**Exercise aim**
Your task is to return, exactly, the run of lines starting at the line holding "What three.js and" and ending at the line holding "const WHEEL_TEETH = 32;", both ends included and no other lines.

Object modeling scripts
..............................

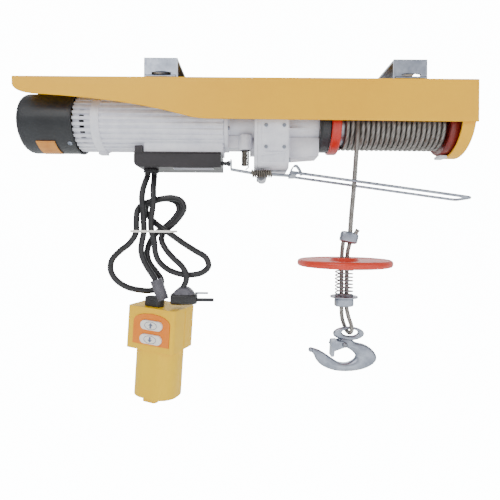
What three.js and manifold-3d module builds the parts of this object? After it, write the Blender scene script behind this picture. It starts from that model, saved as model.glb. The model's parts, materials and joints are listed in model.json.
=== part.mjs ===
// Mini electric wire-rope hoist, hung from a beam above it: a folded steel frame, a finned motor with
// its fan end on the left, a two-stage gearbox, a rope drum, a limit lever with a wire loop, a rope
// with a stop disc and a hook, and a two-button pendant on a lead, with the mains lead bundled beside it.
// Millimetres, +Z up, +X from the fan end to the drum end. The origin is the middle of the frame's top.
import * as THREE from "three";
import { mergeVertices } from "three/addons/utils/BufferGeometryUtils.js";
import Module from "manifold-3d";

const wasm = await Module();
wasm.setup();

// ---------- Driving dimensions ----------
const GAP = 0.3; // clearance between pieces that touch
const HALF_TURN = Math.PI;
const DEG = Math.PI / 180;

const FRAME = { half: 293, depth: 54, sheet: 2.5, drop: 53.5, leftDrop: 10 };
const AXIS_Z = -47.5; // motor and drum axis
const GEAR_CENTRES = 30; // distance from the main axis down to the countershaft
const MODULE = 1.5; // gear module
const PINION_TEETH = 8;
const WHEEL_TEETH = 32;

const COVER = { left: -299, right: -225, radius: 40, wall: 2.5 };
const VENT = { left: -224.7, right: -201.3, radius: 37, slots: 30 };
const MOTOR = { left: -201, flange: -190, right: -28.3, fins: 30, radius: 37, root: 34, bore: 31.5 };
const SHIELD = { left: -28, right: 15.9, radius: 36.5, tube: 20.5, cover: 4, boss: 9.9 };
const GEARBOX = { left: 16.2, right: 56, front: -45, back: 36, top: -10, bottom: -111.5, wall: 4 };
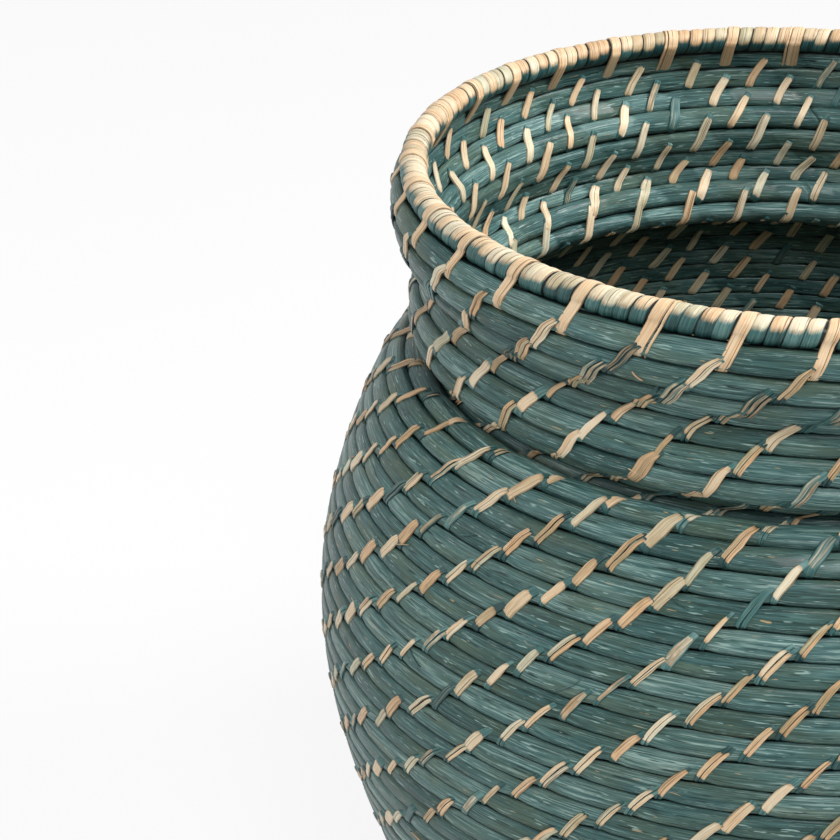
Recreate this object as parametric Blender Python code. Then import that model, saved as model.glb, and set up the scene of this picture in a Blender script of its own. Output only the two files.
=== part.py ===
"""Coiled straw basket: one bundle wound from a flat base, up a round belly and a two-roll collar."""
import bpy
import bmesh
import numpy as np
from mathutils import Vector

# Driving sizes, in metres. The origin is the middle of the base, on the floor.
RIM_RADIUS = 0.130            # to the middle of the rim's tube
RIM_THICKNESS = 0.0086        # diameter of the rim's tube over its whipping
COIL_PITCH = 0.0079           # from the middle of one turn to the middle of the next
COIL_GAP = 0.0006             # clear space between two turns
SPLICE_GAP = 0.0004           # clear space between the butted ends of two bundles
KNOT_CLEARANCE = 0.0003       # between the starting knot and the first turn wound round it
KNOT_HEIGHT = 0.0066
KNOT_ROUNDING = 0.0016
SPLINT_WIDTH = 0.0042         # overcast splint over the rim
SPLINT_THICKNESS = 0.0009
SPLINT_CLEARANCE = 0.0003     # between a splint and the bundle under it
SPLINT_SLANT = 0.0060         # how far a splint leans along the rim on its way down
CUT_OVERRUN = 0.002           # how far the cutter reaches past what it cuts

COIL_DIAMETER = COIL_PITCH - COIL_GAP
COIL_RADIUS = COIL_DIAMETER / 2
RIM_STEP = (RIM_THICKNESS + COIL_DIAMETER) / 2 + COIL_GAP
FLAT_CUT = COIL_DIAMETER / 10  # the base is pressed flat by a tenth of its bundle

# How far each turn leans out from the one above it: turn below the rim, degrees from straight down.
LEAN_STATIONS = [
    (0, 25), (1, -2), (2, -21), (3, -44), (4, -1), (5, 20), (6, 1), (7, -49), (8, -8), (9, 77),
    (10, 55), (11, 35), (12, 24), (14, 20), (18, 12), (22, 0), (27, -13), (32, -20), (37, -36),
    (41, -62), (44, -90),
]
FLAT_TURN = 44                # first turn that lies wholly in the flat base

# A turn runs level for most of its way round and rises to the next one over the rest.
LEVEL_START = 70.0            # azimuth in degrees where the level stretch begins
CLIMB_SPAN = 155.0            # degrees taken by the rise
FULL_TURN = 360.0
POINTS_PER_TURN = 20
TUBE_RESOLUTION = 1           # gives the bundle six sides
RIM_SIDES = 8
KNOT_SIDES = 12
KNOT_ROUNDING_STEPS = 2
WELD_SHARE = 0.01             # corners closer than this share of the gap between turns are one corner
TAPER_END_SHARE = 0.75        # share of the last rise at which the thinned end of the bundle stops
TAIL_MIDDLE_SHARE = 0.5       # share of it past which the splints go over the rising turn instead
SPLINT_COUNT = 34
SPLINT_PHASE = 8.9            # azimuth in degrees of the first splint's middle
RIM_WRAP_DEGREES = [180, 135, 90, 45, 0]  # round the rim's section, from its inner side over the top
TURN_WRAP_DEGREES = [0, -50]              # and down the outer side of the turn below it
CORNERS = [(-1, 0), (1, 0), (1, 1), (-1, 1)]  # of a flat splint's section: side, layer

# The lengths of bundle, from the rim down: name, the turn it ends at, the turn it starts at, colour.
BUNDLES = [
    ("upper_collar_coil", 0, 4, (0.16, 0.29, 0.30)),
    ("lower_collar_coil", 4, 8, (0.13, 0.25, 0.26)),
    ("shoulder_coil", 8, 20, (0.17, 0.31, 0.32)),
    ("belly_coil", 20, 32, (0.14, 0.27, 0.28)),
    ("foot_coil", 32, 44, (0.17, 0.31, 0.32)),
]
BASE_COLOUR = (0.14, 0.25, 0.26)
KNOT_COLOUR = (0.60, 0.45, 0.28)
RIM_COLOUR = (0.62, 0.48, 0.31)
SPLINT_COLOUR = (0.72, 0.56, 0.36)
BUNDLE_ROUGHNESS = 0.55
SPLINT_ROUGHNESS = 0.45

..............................

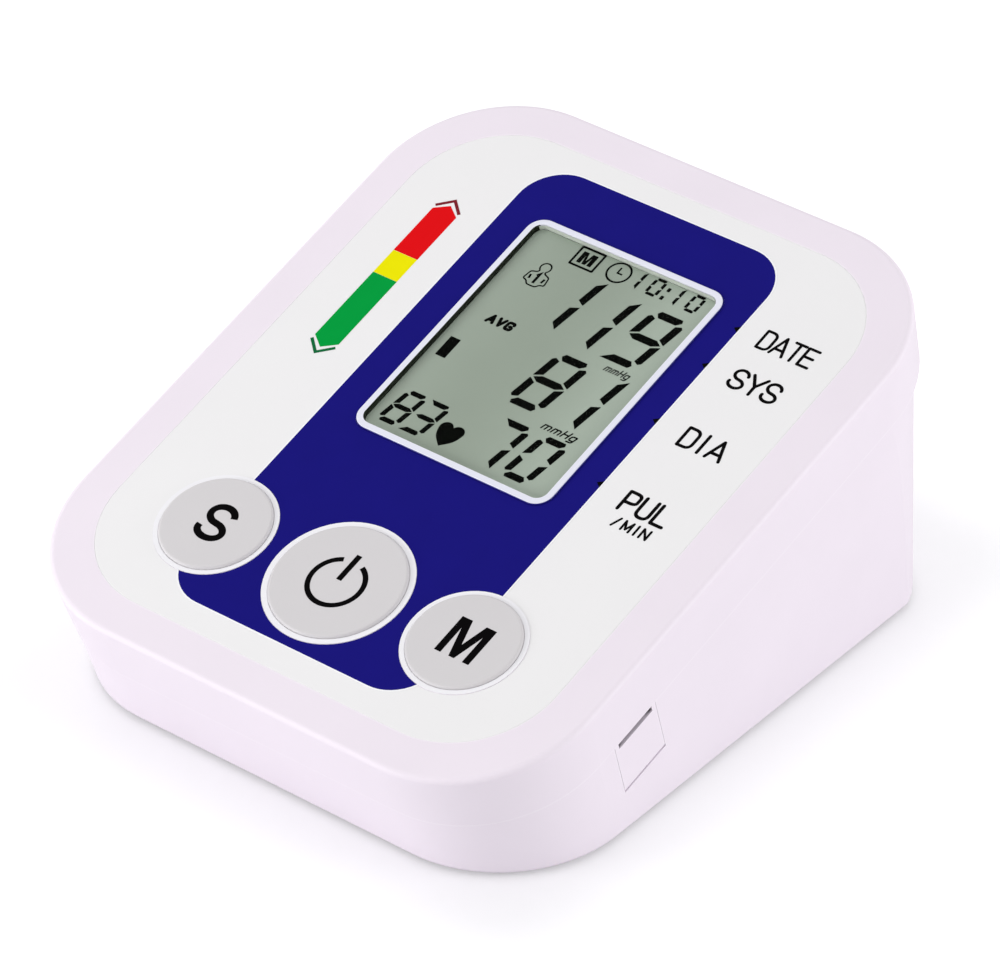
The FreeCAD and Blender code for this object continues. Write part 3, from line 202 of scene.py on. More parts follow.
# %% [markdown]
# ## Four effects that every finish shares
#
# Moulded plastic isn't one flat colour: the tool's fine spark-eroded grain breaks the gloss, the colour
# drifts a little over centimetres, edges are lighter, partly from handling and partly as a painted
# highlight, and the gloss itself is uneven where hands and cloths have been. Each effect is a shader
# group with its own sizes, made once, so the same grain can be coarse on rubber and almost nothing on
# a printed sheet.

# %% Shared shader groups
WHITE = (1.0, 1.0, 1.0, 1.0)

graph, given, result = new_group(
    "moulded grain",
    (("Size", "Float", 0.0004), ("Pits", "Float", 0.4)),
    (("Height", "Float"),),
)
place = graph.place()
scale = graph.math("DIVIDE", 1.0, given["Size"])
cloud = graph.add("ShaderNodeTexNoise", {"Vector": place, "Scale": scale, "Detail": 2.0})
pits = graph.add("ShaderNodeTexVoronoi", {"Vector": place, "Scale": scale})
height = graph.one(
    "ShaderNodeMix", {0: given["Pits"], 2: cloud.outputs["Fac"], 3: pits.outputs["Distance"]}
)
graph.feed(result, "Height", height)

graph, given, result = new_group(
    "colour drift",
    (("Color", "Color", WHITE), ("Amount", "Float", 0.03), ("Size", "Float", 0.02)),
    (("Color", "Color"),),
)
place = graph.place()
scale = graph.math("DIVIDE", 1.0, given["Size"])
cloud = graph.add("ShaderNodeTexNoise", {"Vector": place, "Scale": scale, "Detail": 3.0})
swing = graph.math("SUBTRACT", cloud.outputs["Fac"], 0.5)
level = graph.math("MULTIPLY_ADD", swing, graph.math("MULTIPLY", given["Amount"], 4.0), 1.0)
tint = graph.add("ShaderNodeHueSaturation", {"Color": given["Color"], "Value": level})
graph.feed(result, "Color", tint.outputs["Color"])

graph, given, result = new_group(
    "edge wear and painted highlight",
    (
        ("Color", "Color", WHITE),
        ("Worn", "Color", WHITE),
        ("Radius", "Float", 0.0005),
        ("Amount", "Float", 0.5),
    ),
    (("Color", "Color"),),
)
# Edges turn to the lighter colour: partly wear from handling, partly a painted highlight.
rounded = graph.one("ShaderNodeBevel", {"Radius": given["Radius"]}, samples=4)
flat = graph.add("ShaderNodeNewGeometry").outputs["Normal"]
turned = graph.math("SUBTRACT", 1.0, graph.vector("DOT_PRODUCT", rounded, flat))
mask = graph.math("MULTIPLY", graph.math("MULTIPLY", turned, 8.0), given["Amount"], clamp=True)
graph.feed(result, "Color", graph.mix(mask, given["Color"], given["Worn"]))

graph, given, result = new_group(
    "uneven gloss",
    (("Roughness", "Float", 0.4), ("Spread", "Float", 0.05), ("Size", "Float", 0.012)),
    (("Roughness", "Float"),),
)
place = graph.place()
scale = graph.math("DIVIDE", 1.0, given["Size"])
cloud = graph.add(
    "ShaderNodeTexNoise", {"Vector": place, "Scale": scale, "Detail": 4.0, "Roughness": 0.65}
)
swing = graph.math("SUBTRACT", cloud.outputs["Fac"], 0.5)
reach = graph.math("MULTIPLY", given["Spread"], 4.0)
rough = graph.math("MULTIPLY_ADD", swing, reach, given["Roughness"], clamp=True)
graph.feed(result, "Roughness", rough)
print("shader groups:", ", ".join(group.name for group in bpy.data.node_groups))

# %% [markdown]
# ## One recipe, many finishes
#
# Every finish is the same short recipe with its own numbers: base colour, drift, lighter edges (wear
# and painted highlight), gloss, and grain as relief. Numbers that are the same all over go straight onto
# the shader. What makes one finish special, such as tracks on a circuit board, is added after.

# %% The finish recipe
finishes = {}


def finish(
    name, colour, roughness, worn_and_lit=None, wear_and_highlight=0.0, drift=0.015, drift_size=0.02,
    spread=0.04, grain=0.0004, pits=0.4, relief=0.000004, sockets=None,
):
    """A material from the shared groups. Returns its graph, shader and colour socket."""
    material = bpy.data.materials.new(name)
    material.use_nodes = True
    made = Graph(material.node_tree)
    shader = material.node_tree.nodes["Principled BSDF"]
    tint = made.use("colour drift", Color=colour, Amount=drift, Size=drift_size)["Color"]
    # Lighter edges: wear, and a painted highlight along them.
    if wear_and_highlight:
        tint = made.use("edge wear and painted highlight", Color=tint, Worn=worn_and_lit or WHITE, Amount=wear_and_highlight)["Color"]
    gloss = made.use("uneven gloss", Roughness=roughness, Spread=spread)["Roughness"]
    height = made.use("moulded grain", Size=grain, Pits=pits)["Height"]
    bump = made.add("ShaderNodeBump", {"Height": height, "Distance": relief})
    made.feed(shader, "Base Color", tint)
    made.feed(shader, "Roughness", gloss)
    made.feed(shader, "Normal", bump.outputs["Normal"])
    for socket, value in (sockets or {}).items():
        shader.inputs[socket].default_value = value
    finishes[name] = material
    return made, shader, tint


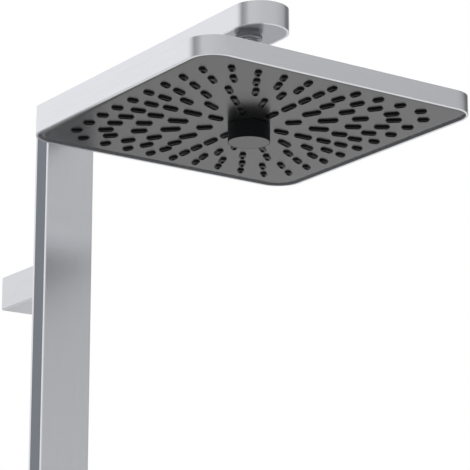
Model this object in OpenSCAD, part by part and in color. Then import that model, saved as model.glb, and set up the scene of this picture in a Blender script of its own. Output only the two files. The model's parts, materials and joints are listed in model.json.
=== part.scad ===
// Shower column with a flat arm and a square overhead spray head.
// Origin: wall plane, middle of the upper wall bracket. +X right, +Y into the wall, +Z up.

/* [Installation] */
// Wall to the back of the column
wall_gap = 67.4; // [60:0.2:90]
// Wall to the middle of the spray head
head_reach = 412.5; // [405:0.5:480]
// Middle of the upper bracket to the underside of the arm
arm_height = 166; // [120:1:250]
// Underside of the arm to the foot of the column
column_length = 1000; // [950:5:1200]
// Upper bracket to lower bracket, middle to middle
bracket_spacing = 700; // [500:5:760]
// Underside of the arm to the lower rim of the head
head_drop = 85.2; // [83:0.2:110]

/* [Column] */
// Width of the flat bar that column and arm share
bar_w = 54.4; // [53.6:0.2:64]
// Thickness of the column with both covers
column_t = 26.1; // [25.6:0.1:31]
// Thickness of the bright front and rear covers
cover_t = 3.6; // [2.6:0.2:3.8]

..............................

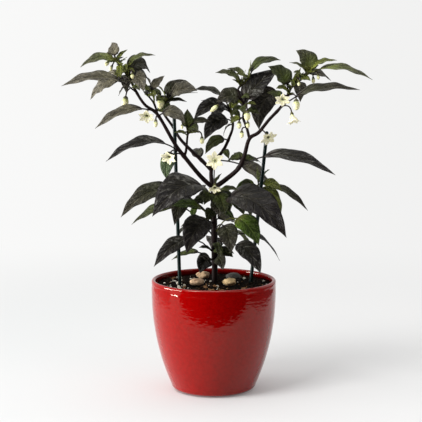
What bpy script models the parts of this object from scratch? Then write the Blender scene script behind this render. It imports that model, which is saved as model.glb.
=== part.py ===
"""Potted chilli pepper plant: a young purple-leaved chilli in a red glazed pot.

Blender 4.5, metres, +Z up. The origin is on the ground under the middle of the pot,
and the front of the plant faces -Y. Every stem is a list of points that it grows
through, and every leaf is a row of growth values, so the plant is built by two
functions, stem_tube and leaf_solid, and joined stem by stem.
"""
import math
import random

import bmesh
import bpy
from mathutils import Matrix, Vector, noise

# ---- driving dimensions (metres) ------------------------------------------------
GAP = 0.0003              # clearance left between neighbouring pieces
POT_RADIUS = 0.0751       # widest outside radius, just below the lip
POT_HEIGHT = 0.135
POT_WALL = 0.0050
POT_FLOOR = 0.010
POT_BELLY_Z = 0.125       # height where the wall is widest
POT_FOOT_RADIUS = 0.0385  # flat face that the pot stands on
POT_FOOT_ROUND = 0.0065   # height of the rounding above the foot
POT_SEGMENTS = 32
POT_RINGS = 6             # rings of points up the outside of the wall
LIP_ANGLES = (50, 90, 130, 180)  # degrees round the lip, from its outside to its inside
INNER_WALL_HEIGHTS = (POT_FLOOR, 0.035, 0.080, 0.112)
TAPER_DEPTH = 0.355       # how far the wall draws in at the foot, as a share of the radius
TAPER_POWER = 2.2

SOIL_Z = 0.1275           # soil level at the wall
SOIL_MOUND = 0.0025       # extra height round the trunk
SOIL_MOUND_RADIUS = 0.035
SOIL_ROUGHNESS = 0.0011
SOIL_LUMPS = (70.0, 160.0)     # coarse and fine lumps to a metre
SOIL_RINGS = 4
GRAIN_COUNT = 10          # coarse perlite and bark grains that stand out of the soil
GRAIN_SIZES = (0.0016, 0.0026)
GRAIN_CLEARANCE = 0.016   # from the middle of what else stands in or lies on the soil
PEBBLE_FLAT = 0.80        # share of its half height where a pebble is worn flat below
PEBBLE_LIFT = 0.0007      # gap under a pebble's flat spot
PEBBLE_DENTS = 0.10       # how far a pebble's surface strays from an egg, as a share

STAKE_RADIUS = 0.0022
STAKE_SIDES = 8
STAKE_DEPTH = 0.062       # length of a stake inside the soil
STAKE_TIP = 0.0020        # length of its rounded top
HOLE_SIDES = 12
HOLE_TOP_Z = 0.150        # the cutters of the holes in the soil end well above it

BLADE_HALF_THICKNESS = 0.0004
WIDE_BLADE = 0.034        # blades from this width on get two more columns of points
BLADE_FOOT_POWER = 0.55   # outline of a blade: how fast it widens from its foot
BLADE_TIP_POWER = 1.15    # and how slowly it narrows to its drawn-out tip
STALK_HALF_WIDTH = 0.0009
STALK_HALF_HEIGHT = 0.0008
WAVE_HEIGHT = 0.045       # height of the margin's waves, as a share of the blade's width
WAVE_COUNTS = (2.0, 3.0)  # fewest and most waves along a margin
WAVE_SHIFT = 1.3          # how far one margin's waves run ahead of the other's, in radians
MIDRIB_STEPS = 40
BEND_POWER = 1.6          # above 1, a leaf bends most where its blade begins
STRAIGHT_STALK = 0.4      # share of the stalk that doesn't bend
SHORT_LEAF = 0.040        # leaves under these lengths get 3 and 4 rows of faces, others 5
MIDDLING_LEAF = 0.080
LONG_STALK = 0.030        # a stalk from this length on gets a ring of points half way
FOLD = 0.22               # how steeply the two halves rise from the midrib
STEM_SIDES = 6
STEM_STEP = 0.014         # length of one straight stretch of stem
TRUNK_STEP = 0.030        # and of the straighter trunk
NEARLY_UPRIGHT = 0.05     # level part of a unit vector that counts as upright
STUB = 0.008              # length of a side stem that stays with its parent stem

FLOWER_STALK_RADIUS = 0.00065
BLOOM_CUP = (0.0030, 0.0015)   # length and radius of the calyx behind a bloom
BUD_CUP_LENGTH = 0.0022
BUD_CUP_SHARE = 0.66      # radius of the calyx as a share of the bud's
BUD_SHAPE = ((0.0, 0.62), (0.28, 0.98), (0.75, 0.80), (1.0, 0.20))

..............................

**Correct output**
What three.js and manifold-3d module builds the parts of this object? After it, write the Blender scene script behind this picture. It starts from that model, saved as model.glb. The model's parts, materials and joints are listed in model.json.
=== part.mjs ===
// Mini electric wire-rope hoist, hung from a beam above it: a folded steel frame, a finned motor with
// its fan end on the left, a two-stage gearbox, a rope drum, a limit lever with a wire loop, a rope
// with a stop disc and a hook, and a two-button pendant on a lead, with the mains lead bundled beside it.
// Millimetres, +Z up, +X from the fan end to the drum end. The origin is the middle of the frame's top.
import * as THREE from "three";
import { mergeVertices } from "three/addons/utils/BufferGeometryUtils.js";
import Module from "manifold-3d";

const wasm = await Module();
wasm.setup();

// ---------- Driving dimensions ----------
const GAP = 0.3; // clearance between pieces that touch
const HALF_TURN = Math.PI;
const DEG = Math.PI / 180;

const FRAME = { half: 293, depth: 54, sheet: 2.5, drop: 53.5, leftDrop: 10 };
const AXIS_Z = -47.5; // motor and drum axis
const GEAR_CENTRES = 30; // distance from the main axis down to the countershaft
const MODULE = 1.5; // gear module
const PINION_TEETH = 8;
const WHEEL_TEETH = 32;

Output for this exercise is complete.